_Exercise goal_.
Print each line of the listing once more, precisely as given.

>> start

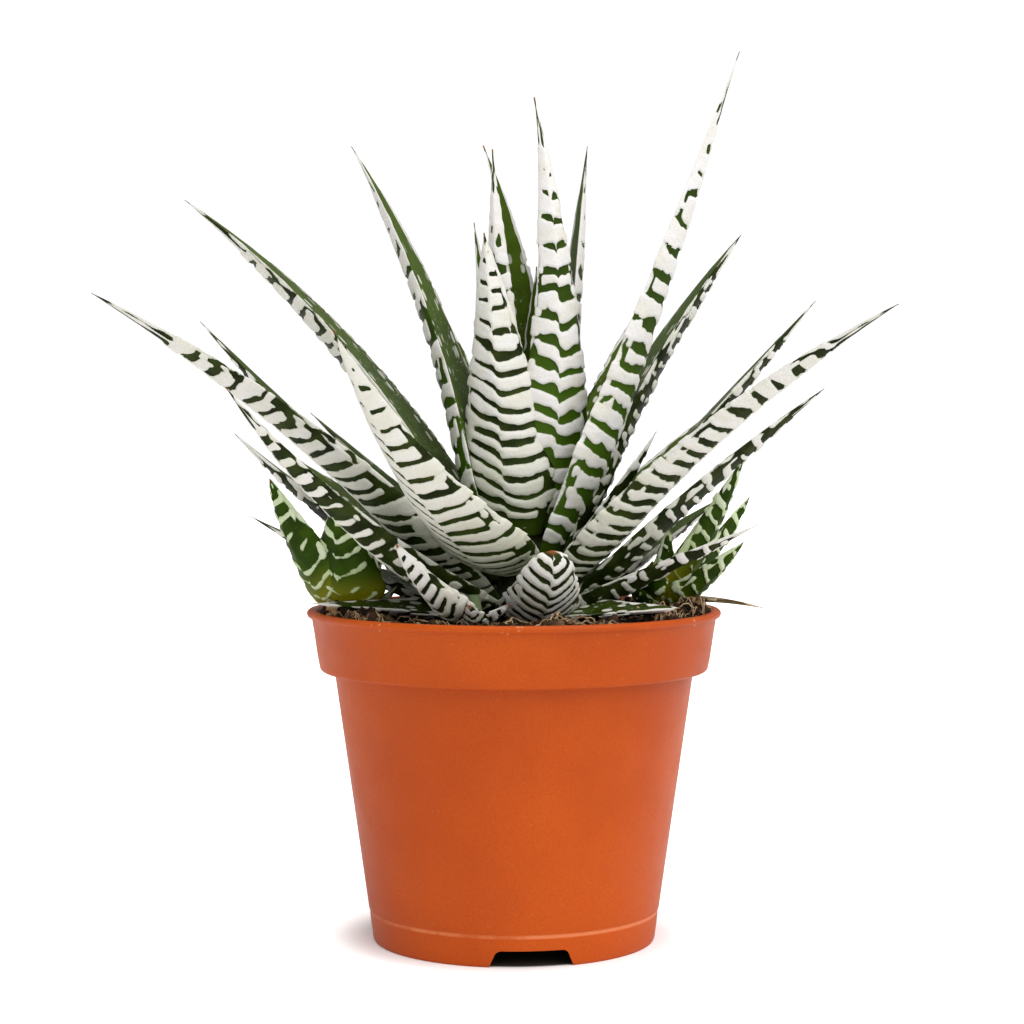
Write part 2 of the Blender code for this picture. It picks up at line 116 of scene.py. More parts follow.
def gridMesh(name, around, along):
    # a flat sheet whose points are read as shares 0..1 around and along
    work = bmesh.new()
    work.loops.layers.uv.new("UVMap")
    bmesh.ops.create_grid(work, x_segments=around, y_segments=along, size=0.5, calc_uvs=True)
    mesh = meshFrom(work, name, smooth=False)
    flat = readPoints(mesh)
    return mesh, flat[:, 0] + 0.5, flat[:, 1] + 0.5


def closeShell(mesh, fill=True):
    # join the sheet's two long sides and close its ends
    work = bmesh.new()
    work.from_mesh(mesh)
    bmesh.ops.remove_doubles(work, verts=work.verts, dist=weldDistance)
    if fill:
        rim = [edge for edge in work.edges if edge.is_boundary]
        bmesh.ops.holes_fill(work, edges=rim, sides=0)
    bmesh.ops.recalc_face_normals(work, faces=work.faces)
    work.to_mesh(mesh)
    work.free()
    mesh.shade_smooth()


class Graph:
    # a material's nodes, made and wired in short lines
    def __init__(self, name):
        self.material = bpy.data.materials.new(name)
        self.material.use_nodes = True
        self.tree = self.material.node_tree
        self.shader = self.tree.nodes["Principled BSDF"]

    def add(self, kind, settings=None, **sockets):
        item = self.tree.nodes.new(kind)
        for key, value in (settings or {}).items():
            setattr(item, key, value)
        for key, value in sockets.items():
            self.plug(item.inputs[int(key[1:])] if key[1:].isdigit() else item.inputs[key], value)
        return item

    def plug(self, socket, value):
        if isinstance(value, bpy.types.NodeSocket):
            self.tree.links.new(value, socket)
        else:
            socket.default_value = value

    def math(self, operation, a, b=0.0, c=0.0, clamp=False):
        return self.add("ShaderNodeMath", {"operation": operation, "use_clamp": clamp},
                        i0=a, i1=b, i2=c).outputs[0]

    def times(self, a, b):
        return self.math("MULTIPLY", a, b)

    def timesPlus(self, a, b, c):
        return self.math("MULTIPLY_ADD", a, b, c)

    def mix(self, share, a, b):
        item = self.add("ShaderNodeMix", {"data_type": "RGBA"})
        self.plug(item.inputs[0], share)
        self.plug(item.inputs[6], a)
        self.plug(item.inputs[7], b)
        return item.outputs[2]

    def span(self, value, low, high, start=0.0, end=1.0):
        item = self.add("ShaderNodeMapRange", {"interpolation_type": "SMOOTHSTEP"})
        for key, setting in (("Value", value), ("From Min", low), ("From Max", high),
                             ("To Min", start), ("To Max", end)):
            self.plug(item.inputs[key], setting)
        return item.outputs[0]

    def noise(self, place, scale, detail=3.0, rough=0.55):
        return self.add("ShaderNodeTexNoise", Vector=place, Scale=scale, Detail=detail,
                        Roughness=rough).outputs["Fac"]

    def cells(self, place, scale, **settings):
        return self.add("ShaderNodeTexVoronoi", {"feature": "F1"}, Vector=place, Scale=scale,
                        **settings).outputs

    def stretched(self, place, scale):
        return self.add("ShaderNodeMapping", Vector=place, Scale=scale).outputs["Vector"]

    def apart(self, place):
        return self.add("ShaderNodeSeparateXYZ", Vector=place).outputs

    def radius(self, apart):
        # distance from the upright axis
        squares = [self.times(apart[axis], apart[axis]) for axis in (0, 1)]
        return self.math("SQRT", self.math("ADD", *squares))

    def attribute(self, name):
        return self.add("ShaderNodeAttribute", {"attribute_name": name}).outputs["Fac"]

    def objectPlace(self):
        return self.add("ShaderNodeTexCoord").outputs["Object"]

    def uvPlace(self):
        return self.add("ShaderNodeUVMap", {"uv_map": "UVMap"}).outputs["UV"]

    def bump(self, height, strength, distance):
        item = self.add("ShaderNodeBump", Height=height, Strength=strength, Distance=distance)
        self.plug(self.shader.inputs["Normal"], item.outputs["Normal"])

    def surface(self, color, roughness, shine=None):
        self.plug(self.shader.inputs["Base Color"], color)
        self.plug(self.shader.inputs["Roughness"], roughness)
        if shine is not None:
            self.plug(self.shader.inputs["Specular IOR Level"], shine)
        return self.material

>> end

_Solution to the exercise_.
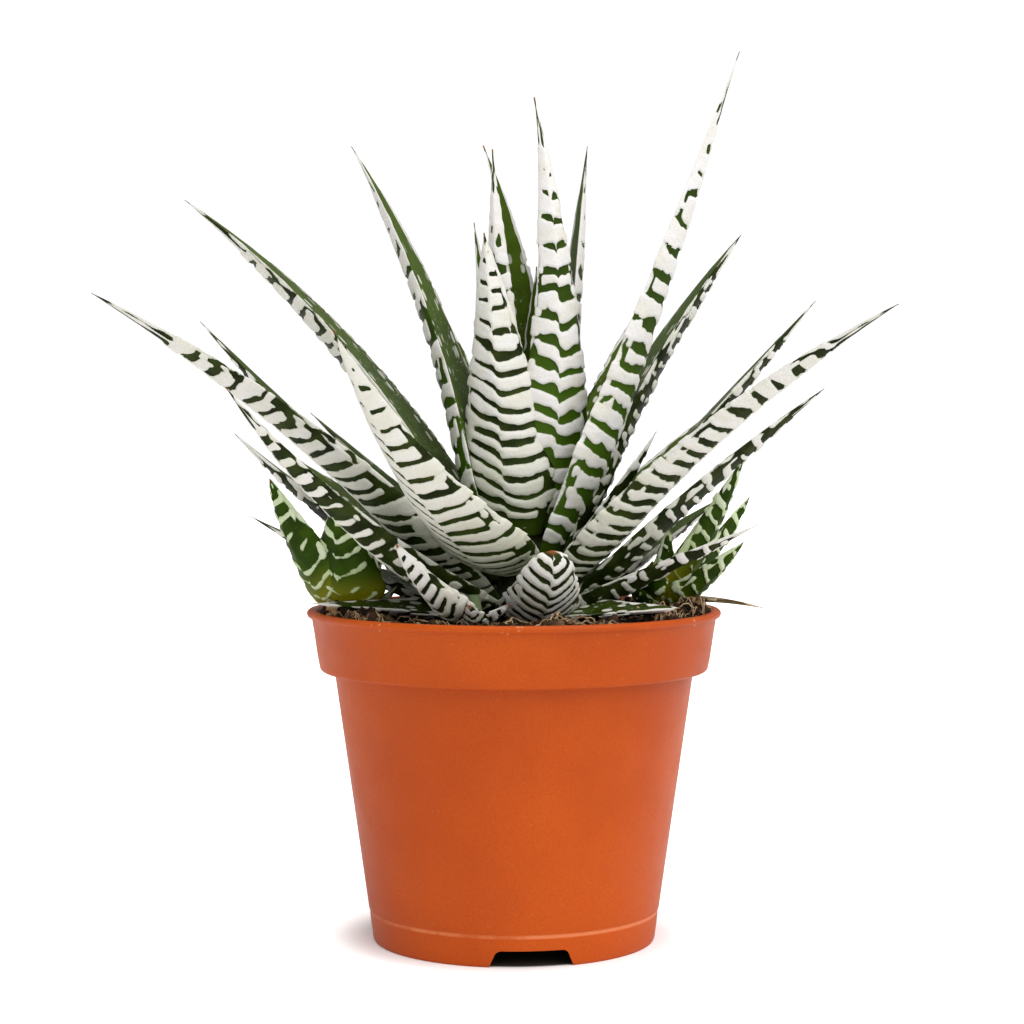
Write part 2 of the Blender code for this picture. It picks up at line 116 of scene.py. More parts follow.
def gridMesh(name, around, along):
    # a flat sheet whose points are read as shares 0..1 around and along
    work = bmesh.new()
    work.loops.layers.uv.new("UVMap")
    bmesh.ops.create_grid(work, x_segments=around, y_segments=along, size=0.5, calc_uvs=True)
    mesh = meshFrom(work, name, smooth=False)
    flat = readPoints(mesh)
    return mesh, flat[:, 0] + 0.5, flat[:, 1] + 0.5


def closeShell(mesh, fill=True):
    # join the sheet's two long sides and close its ends
    work = bmesh.new()
    work.from_mesh(mesh)
    bmesh.ops.remove_doubles(work, verts=work.verts, dist=weldDistance)
    if fill:
        rim = [edge for edge in work.edges if edge.is_boundary]
        bmesh.ops.holes_fill(work, edges=rim, sides=0)
    bmesh.ops.recalc_face_normals(work, faces=work.faces)
    work.to_mesh(mesh)
    work.free()
    mesh.shade_smooth()


class Graph:
    # a material's nodes, made and wired in short lines
    def __init__(self, name):
        self.material = bpy.data.materials.new(name)
        self.material.use_nodes = True
        self.tree = self.material.node_tree
        self.shader = self.tree.nodes["Principled BSDF"]

    def add(self, kind, settings=None, **sockets):
        item = self.tree.nodes.new(kind)
        for key, value in (settings or {}).items():
            setattr(item, key, value)
        for key, value in sockets.items():
            self.plug(item.inputs[int(key[1:])] if key[1:].isdigit() else item.inputs[key], value)
        return item

    def plug(self, socket, value):
        if isinstance(value, bpy.types.NodeSocket):
            self.tree.links.new(value, socket)
        else:
            socket.default_value = value

    def math(self, operation, a, b=0.0, c=0.0, clamp=False):
        return self.add("ShaderNodeMath", {"operation": operation, "use_clamp": clamp},
                        i0=a, i1=b, i2=c).outputs[0]

    def times(self, a, b):
        return self.math("MULTIPLY", a, b)

    def timesPlus(self, a, b, c):
        return self.math("MULTIPLY_ADD", a, b, c)

    def mix(self, share, a, b):
        item = self.add("ShaderNodeMix", {"data_type": "RGBA"})
        self.plug(item.inputs[0], share)
        self.plug(item.inputs[6], a)
        self.plug(item.inputs[7], b)
        return item.outputs[2]

    def span(self, value, low, high, start=0.0, end=1.0):
        item = self.add("ShaderNodeMapRange", {"interpolation_type": "SMOOTHSTEP"})
        for key, setting in (("Value", value), ("From Min", low), ("From Max", high),
                             ("To Min", start), ("To Max", end)):
            self.plug(item.inputs[key], setting)
        return item.outputs[0]

    def noise(self, place, scale, detail=3.0, rough=0.55):
        return self.add("ShaderNodeTexNoise", Vector=place, Scale=scale, Detail=detail,
                        Roughness=rough).outputs["Fac"]

    def cells(self, place, scale, **settings):
        return self.add("ShaderNodeTexVoronoi", {"feature": "F1"}, Vector=place, Scale=scale,
                        **settings).outputs

    def stretched(self, place, scale):
        return self.add("ShaderNodeMapping", Vector=place, Scale=scale).outputs["Vector"]

    def apart(self, place):
        return self.add("ShaderNodeSeparateXYZ", Vector=place).outputs

    def radius(self, apart):
        # distance from the upright axis
        squares = [self.times(apart[axis], apart[axis]) for axis in (0, 1)]
        return self.math("SQRT", self.math("ADD", *squares))

    def attribute(self, name):
        return self.add("ShaderNodeAttribute", {"attribute_name": name}).outputs["Fac"]

    def objectPlace(self):
        return self.add("ShaderNodeTexCoord").outputs["Object"]

    def uvPlace(self):
        return self.add("ShaderNodeUVMap", {"uv_map": "UVMap"}).outputs["UV"]

    def bump(self, height, strength, distance):
        item = self.add("ShaderNodeBump", Height=height, Strength=strength, Distance=distance)
        self.plug(self.shader.inputs["Normal"], item.outputs["Normal"])

    def surface(self, color, roughness, shine=None):
        self.plug(self.shader.inputs["Base Color"], color)
        self.plug(self.shader.inputs["Roughness"], roughness)
        if shine is not None:
            self.plug(self.shader.inputs["Specular IOR Level"], shine)
        return self.material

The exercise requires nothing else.